16.9. – Luis (Fernando Tielve) ist ein spanischer Partytourist auf der Suche nach Abenteuer. Er stolpert wie in Trance von Club zu Club, die Musik wummert, Hände stopfen irgendwelche Pillen in seinen Mund, Luis lässt sich treiben. Bis er an Viktor gerät (Marko Mandic), einen undurchsichtigen, aber charismatischen Typen, der mit ihm wie mit einer Puppe spielt. Elena (Sesede Terziyan), eine weitere Zufallsbekanntschaft, ist auf der Suche nach ihrem Bruder Dimitri, verschollen im Berliner Nachtleben. Dessen Spur führt ausgerechnet zu Viktor. Hat Viktor etwas mit Dimitris Verschwinden zu tun und wird Luis das nächste Opfer werden?

Mit den Filmen „Solange du hier bist“ (2006) und „Detlef – 60 Jahre schwul“ (2012) positionierte sich der Regisseur Stefan Westerwelle als vielversprechendes Talent. Leider erfüllt „Lose Your Head“ diese Erwartungen nicht ganz, denn Westerwelle und Koregisseur wie Drehbuchautor Patrick Schuckmann gelingt es nicht immer, ihre Ambitionen in einen runden und schlüssigen Film umzusetzen. „Lose Your Head“ leistet sich eine lange und handlungsarme Exposition, die ganz auf Atmosphäre setzt. Kurzauftritte von Rummelsnuff, Dieter Rita Scholl und anderen sorgen für Lokalkolorit. Doch die eher impressionistisch gehaltenen Sequenzen liefern wenig Pointiertes, sie bleiben im Klischee stecken. Bilder vom Kater Holzig und der Warschauer Brücke sind für Berlin längst das, was der Eiffelturm für Paris ist – zu Tode strapazierte Chiffren.
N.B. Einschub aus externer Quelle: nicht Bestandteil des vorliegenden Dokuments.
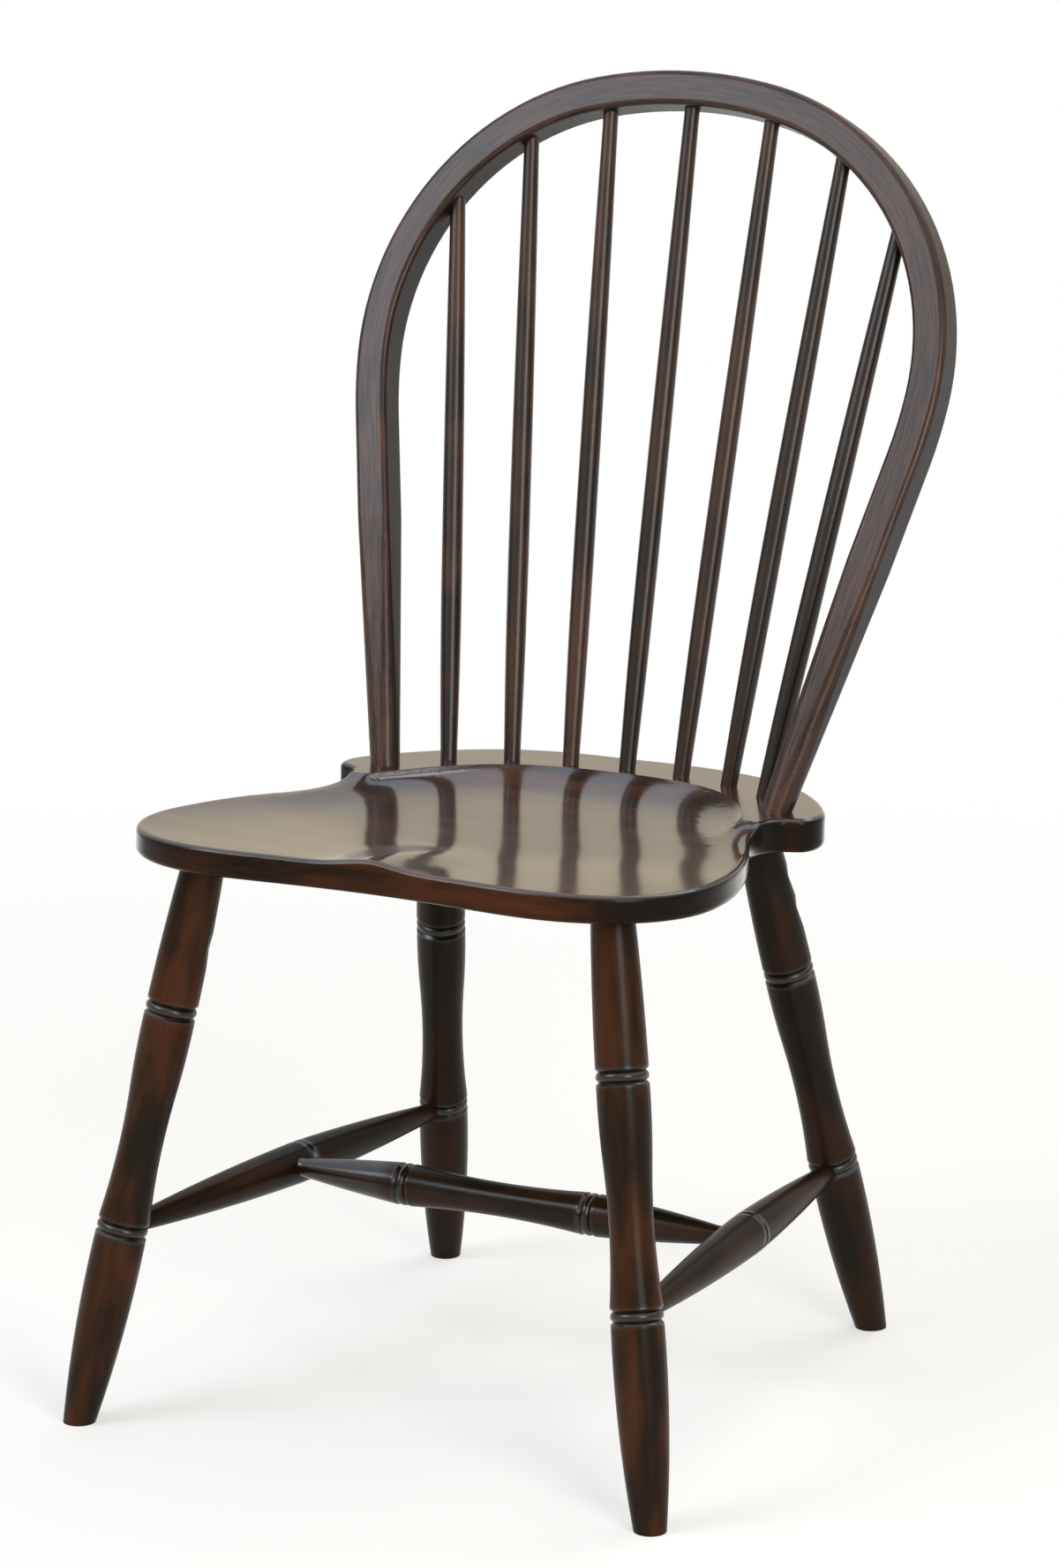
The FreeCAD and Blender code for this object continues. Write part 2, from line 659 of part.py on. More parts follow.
def rim_distance(back):
    """How far the seat's side rim is from the middle line, in front of the deck."""
    waist, bulge = size("edge_waist_out"), size("edge_side_bulge_out")
    share = (size("edge_waist_back") - back) / (size("edge_waist_back") - size("edge_side_bulge_back"))
    return waist + (bulge - waist) * smooth_step(share)


def side_roll(x, back):
    """How much further the top falls where it rolls over towards the seat's side."""
    start, full = size("side_roll_front"), size("side_roll_full")
    share = (abs(x) / rim_distance(back) - size("side_roll_from")) / (1 - size("side_roll_from"))
    amount = size("side_roll_depth") * smooth_step((back - start) / (full - start))
    return amount * bent_line(share, size("side_roll_bend")) ** 2


def saddle_height(x, back):
    """Height of the hollowed top below the deck (minus), at a point of the seat's plan."""
    front, bend = size("edge_front_middle_back"), size("crease_bend")
    crease = size("crease_middle") + size("crease_slope") * math.hypot(x, size("crease_round"))
    climb = bent_line(crease - back, bend) / bent_line(crease - front, bend)
    thigh = size("saddle_depth") + (size("rim_depth") - size("saddle_depth")) * climb
    pommel = math.exp(-(x / size("pommel_half_width")) ** 2) * size("pommel_rise_share") * climb
    deep = thigh * (1 - pommel)
    to_rim = min(abs(x) / rim_distance(back), 1.0) ** size("rim_power")
    depth = deep + (size("rim_depth") - deep) * to_rim + side_roll(x, back)
    ahead = deck_edge(x) - back
    wall = size("saddle_wall") * (1 + (size("rim_wall_share") - 1) * to_rim)
    fall = 1 - math.exp(-ahead / wall) if ahead > 0 else ahead / wall
    return -depth * fall


def new_saddle(name):
    """Everything above the hollowed surface, as one solid to cut away."""
    columns, rows = 101, 75
    half_width, front, rear = 262.0, -360.0, 170.0
    across = [half_width * (2 * column / (columns - 1) - 1) for column in range(columns)]
    backs = [front + (rear - front) * row / (rows - 1) for row in range(rows)]
    surface = Part.BSplineSurface()
    surface.interpolate([[Vector(x, back, saddle_height(x, back)) for back in backs] for x in across])
    above = 80.0
    saddle = doc.addObject("Part::Feature", name)
    saddle.Shape = surface.toShape().extrude(Vector(0, 0, above))
    return saddle


def edge_loop(shape, top):
    """Numbers of the edges round the rim of the seat, at its top or its underside."""
    found = []
    for number, edge in enumerate(shape.Edges, start=1):
        box = edge.BoundBox
        upright = box.ZLength > size("seat_thickness") / 2
        faces = shape.ancestorsOfType(edge, Part.Face)
        on_side = any(face.Surface.TypeId == "Part::GeomSurfaceOfExtrusion" for face in faces)
        at_top = box.ZMax > -size("seat_thickness") / 2
        if on_side and not upright and at_top == top:
            found.append(number)
    return found


def rounded_rim(name, base, top):
    radius = size("seat_edge_radius") if top else size("seat_under_radius")
    rounded = doc.addObject("Part::Fillet", name)
    rounded.Base = base
    rounded.Edges = [(number, radius, radius) for number in edge_loop(base.Shape, top)]
    doc.recompute()
    return rounded


def leg_tenon_socket(name, front, side):
    foot, top = leg_axis(front, side)
    outside = 10.0
    depth = dim("leg_tenon_length") + dim("socket_end_gap")
    start = point_on(top, foot, outside)
    return new_cylinder(name, dim("leg_tenon_radius") + GLUE, depth + outside, along(start, top))


def new_seat(name):
    plank = new_body(name + "_plank")
    outline = new_sketch(plank, name + "_outline", "XY_Plane")
    curve = Part.BSplineCurve()
    curve.interpolate(Points=seat_edge_points(), PeriodicFlag=True)
    outline.addGeometry(curve, False)
    doc.recompute()
    pad = plank.newObject("PartDesign::Pad", name + "_pad")
    pad.Profile = outline
    bind(pad, "Length", dim("seat_thickness"))
    pad.Reversed = True
    doc.recompute()
    hollowed = cut(name + "_hollowed", plank, [new_saddle(name + "_saddle")])
    doc.recompute()
    rounded = rounded_rim(name + "_top_rounded", hollowed, True)
    rounded = rounded_rim(name + "_rounded", rounded, False)
    rounded.Placement = seat_place
    sockets = [spindle_foot_socket(name + "_spindle_socket_%d" % number, index)
               for number, index in SPINDLES]
    sockets += [new_bow_tenon(name + "_bow_hole_" + word, side, GLUE) for word, side in SIDES]
    sockets += [leg_tenon_socket("%s_%s_%s_leg_socket" % (name, end, word), end == "front", side)
                for end in ("front", "rear") for word, side in SIDES]
    return cut(name, rounded, sockets)


SIDES = [("left", -1), ("right", 1)]
half_count = int(size("spindle_count_half"))
SPINDLES = [(index + half_count + 1, index) for index in range(-half_count, half_count + 1)]

# The whole chair, piece by piece
pieces = {"seat": new_seat("seat"), "bow": new_bow("bow")}
pieces["centre_stretcher"] = new_centre_stretcher("centre_stretcher")
for number, index in SPINDLES:
    name = "spindle_%d" % number
    pieces[name] = new_spindle(name, index)
for word, side in SIDES:
    pieces["bow_wedge_" + word] = new_wedge("bow_wedge_" + word, side)
    pieces["side_stretcher_" + word] = new_side_stretcher("side_stretcher_" + word, side)
    for end in ("front", "rear"):
        name = "leg_%s_%s" % (end, word)
        pieces[name] = new_leg(name, end == "front", side)
for name, piece in pieces.items():
    piece.Label = name
doc.recompute()

# Nothing is written unless every feature worked and every piece is one sound solid
failed = [item.Name for item in doc.Objects if "Invalid" in item.State or "Error" in item.State]
if failed:
    raise RuntimeError("failed features: " + ", ".join(failed))
for name, piece in pieces.items():
    if piece.Shape.isNull() or not piece.Shape.isValid() or len(piece.Shape.Solids) != 1:
        raise RuntimeError(name + " is not one valid solid")
os.makedirs("parts", exist_ok=True)
for name, piece in pieces.items():
    piece.Shape.exportStep("parts/%s.step" % name)
    print("%s: %.1f cm3" % (name, piece.Shape.Volume / 1000))
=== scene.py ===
import math

import bpy
from bpy.props import FloatProperty, FloatVectorProperty, PointerProperty
from bpy.types import Operator, Panel, PropertyGroup
from mathutils import Matrix, Vector


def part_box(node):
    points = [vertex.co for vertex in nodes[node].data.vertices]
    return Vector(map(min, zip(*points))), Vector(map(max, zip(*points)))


bl_info = {
    "name": "Bow-back side chair",
    "version": (1, 0, 0),
    "blender": (4, 5, 0),
    "location": "View3D > Sidebar > Chair",
    "description": "Finishes a bow-back side chair: stained grain, lacquer and a studio",
    "category": "Object",
}

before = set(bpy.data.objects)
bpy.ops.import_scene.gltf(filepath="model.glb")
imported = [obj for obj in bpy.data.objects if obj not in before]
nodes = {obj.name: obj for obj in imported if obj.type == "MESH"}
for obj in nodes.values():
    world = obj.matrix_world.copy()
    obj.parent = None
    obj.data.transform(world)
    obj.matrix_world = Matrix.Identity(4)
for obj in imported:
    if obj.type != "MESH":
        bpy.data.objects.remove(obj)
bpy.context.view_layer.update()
SIDES = (("left", -1), ("right", 1))

# How light each spindle's wood is, from the left: darker towards the right
SPINDLE_LIGHTNESS = (0.4, 0.28, 0.42, 0.2, 0.26, 0.1, 0.08)
SPINDLE_COUNT = len(SPINDLE_LIGHTNESS)
# How far the stain is wiped off the front and the rear legs: the rear legs' lower value is painted shade,
# the seat's shade on them
LEGS_WIPED_AND_SHADED = (("front", 0.52), ("rear", 0.18))

# Share of darkening in the rings (stain kept there, and painted shade in the grooves), in end grain (stain
# kept there) and on the bow's sides (painted shade)
RING_STAIN_AND_SHADE = 0.7
END_HOLD = 0.95
SIDE_SHADE = 0.95

# Lacquer: coat in the rings and on the centre stretcher's painted highlight patch, shine of the wood under
# it, and its index of refraction
RING_GLOSS = 0.8
BASE_SHINE = 0.05
LACQUER_IOR = 1.5

# Strength of the wiping, and how much fibres, all the grain and the lacquer's peel stand out
WIPING = 1.7
FIBRE_RELIEF = 0.25
GRAIN_RELIEF = 0.7
PEEL_RELIEF = 0.3
NOISE_MEAN = 0.5
SEED_SHIFT = (0.37, 0.53, 1.7)

# Where the smooth steps of the masks start and end
CLOUD_STEP = (0.38, 0.66)
STREAK_STEP = (0.34, 0.66)
PORE_STEP = (0.56, 0.68)
RING_STEP = (0.9, 1.5)
END_STEP = (0.12, 0.6)
SIDE_STEP = (0.15, 0.6)
TOP_STEP = (0.3, 0.8)
SLANT_STEP = (0.6, 0.9)
TINT_STEP = (0.05, 0.55)
SKY_STEP = (0.35, 0.95)

# Seeds of the noise: a row of pieces counts on from its own
LEG_SEED, SIDE_SEED, CENTRE_SEED, SPINDLE_SEED, BOW_SEED, SEAT_SEED = 3.0, 11.0, 15.0, 21.0, 31.0, 41.0

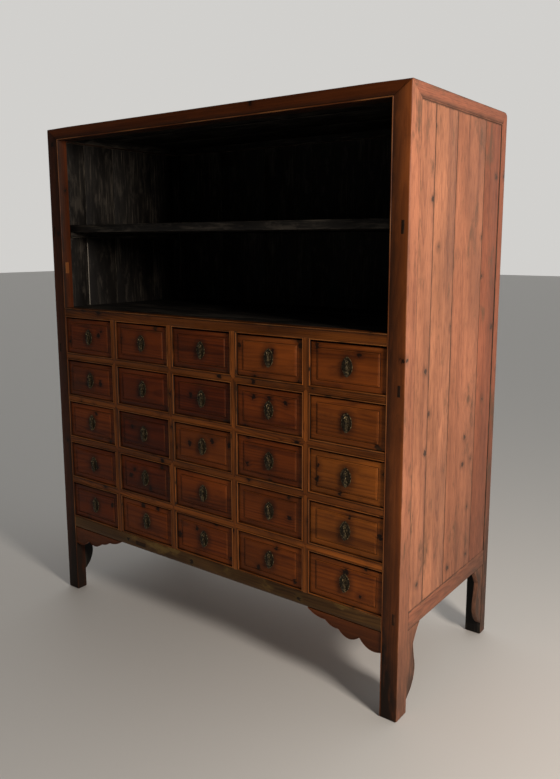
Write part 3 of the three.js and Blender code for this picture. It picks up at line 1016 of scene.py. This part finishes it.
def opening_beads(work, row, column):
    """The mitred bead round one opening. The posts hold their own."""
    x0, x1, z0, z1 = opening(row, column)
    section, dirt = moulded(BEAD_WIDTH, LATTICE_DEPTH, "bead", "round", 0.0002)
    keep = [*range(BEAD_POINTS), *range(-REAR_POINTS, 0)]
    section, dirt = section[keep], dirt[keep]
    v = section[:, 0]
    start = x0 - v if column > 1 else x0 + GAP
    stop = x1 + v if column < COLUMNS else x1 - GAP
    beads = [
        (start, stop, (X, -Z, Y), (0, FRONT, z0), 0),
        (start, stop, (X, Z, Y), (0, FRONT, z1), 50),
    ]
    if column > 1:
        beads.append((z0 - v, z1 + v, (Z, -X, Y), (x0, FRONT, 0), 100))
    if column < COLUMNS:
        beads.append((z0 - v, z1 + v, (Z, X, Y), (x1, FRONT, 0), 150))
    seed = 400 + row * 10 + column
    # Darker column by column to the left: painted shade where the light falls off.
    tone = 0.65 - 0.1 * (COLUMNS - column)
    for start, stop, axes, origin, extra in beads:
        stick(work, section, start, stop, axes, origin, seed + extra, dirt=dirt, tone=tone)


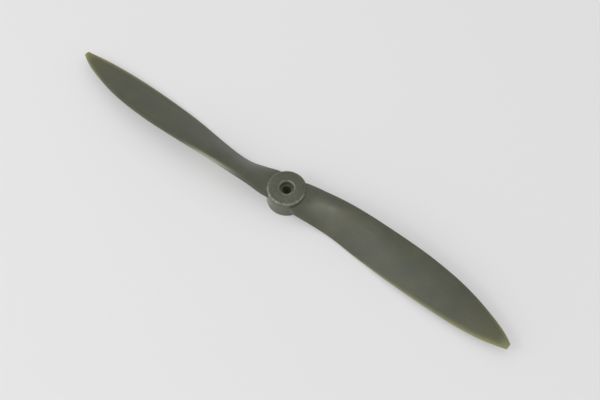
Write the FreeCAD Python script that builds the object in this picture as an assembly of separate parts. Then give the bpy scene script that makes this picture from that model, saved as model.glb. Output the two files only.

Es ist vor allem Mandic, der dem Film das bedrohliche Element verleiht

Im Siegessäule-Interview charakterisiert Stefan Westerwelle „Lose Your Head“ als einen Film, „der nicht so sehr auf die Berlin-Kulisse, sondern mehr auf eine Charakterisierung der Atmosphäre der Stadt setzt.“ Die Klischees daran sind für ihn Teil der „indirekten Charakterisierung der magischen Anziehungs- und Verführungskraft“ von Berlin. Und auch die handelnden Personen des Films werden für ihn zumindest potenziell zu Sinnbildern der Stadt: „Viktor, der mysteriöse leicht abgerockte Typ, der auf der einen Seite charming ist und auf der anderen Seite die dunklen Abgründe mitschwingen lässt, ist ein Bild für Berlin. Und Luis als Bild für die Hoffnung, genau all das in den wenigen Tagen zu erleben, sich verführen zu lassen, unterzugehen, sich zu verlieren – endlich!“

Nach einem plätschernden ersten Drittel nimmt „Lose Your Head“ langsam Fahrt auf, und sobald der Plot sich abzuzeichnen beginnt, funktioniert der Film über weite Strecken, trotz aller Unebenheiten. Das verdankt er nicht zuletzt dem slowenischen Schauspieler Marko Mandic, der es schafft, die Figur des Viktor gleichzeitig attraktiv und abstoßend erscheinen zu lassen. Es ist vor allem Mandic, der dem Film das bedrohliche Element verleiht, und dieser Eindruck prägt selbst die Szenen, in denen er gar nicht zu sehen ist. Doch am Ende verliert „Lose Your Head“ nach allzu vielen Wendungen wieder ziemlich an Orientierung und lässt den Zuschauer irritiert, aber nicht überzeugt zurück. Man ahnt, dass da Potenzial schlummert, wenn auch das Experiment, einen queeren Low-Budget-Thriller im Hier und Jetzt dieser Stadt zu inszenieren, nicht ganz gelungen ist.
Karsten Zang

„Lose Your Head“, Kinostart: 19.9.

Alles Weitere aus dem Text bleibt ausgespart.